Universal Topology of Exceptional Points in Nonlinear Non-Hermitian Systems

TL;DR

This paper reveals a universal topology in nonlinear systems supporting second-order exceptional points, enhancing understanding and guiding future experimental and technological developments in nonlinear non-Hermitian physics.

Contribution

It introduces a universal topology for nonlinear second-order exceptional points, extending linear EP concepts and providing a framework for classification and optimization.

Findings

Universal topology in nonlinear parameter space for 2nd order EPs

Emergence of EPs as coalescence of 4 nonlinear eigenvectors

Guidance for experimental discovery and technological applications

Abstract

Exceptional points (EPs) are non-Hermitian degeneracies where eigenvalues and eigenvectors coalesce, giving rise to unusual physical effects across scientific disciplines. The concept of EPs has recently been extended to nonlinear physical systems. We theoretically demonstrate a universal topology in the nonlinear parameter space for a large class of physical systems that support 2nd order EPs in the linear regime.

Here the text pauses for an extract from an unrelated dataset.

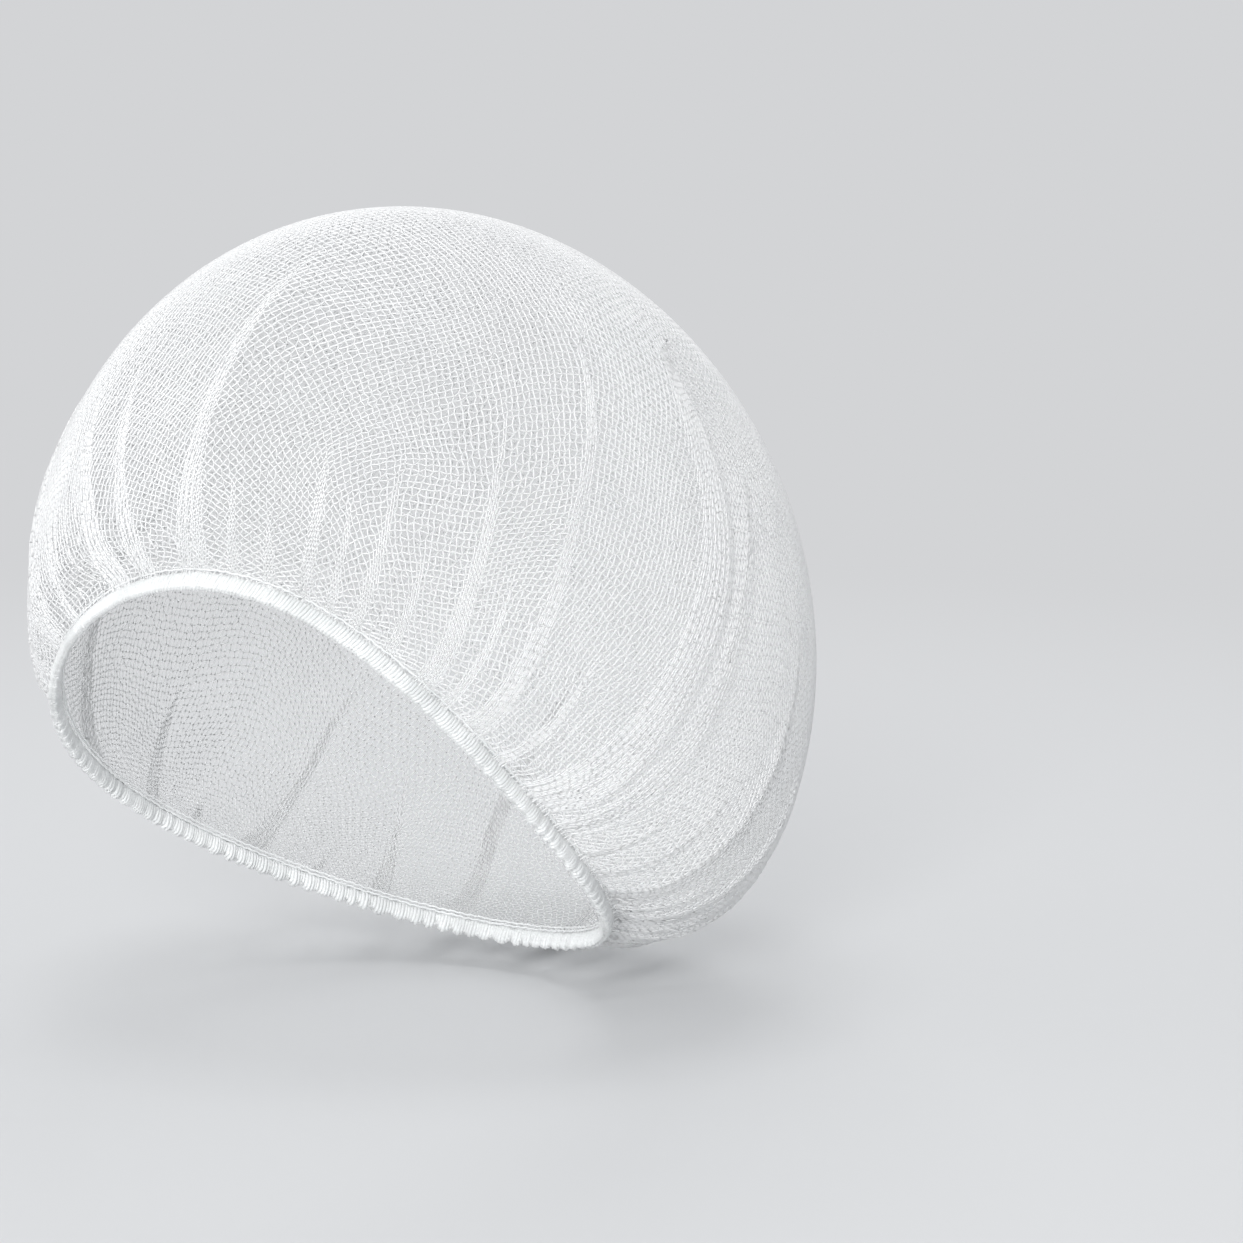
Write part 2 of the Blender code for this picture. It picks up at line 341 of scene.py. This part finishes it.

Knowledge of this topology (called elliptic umbilic singularity in bifurcation theory) deepens our understanding of 2nd order linear EPs, which here emerge as coalescence of 4 nonlinear eigenvectors. This helps guide future experimental discovery of nonlinear EPs and their classification, establish rigorous bounds of sensitivity enhancement of EPs in nonlinear systems, and helps envision and optimize technological applications of nonlinear EPs. Our theoretical approach is general and can be extended to nonlinear perturbations of 3rd and higher-order EPs.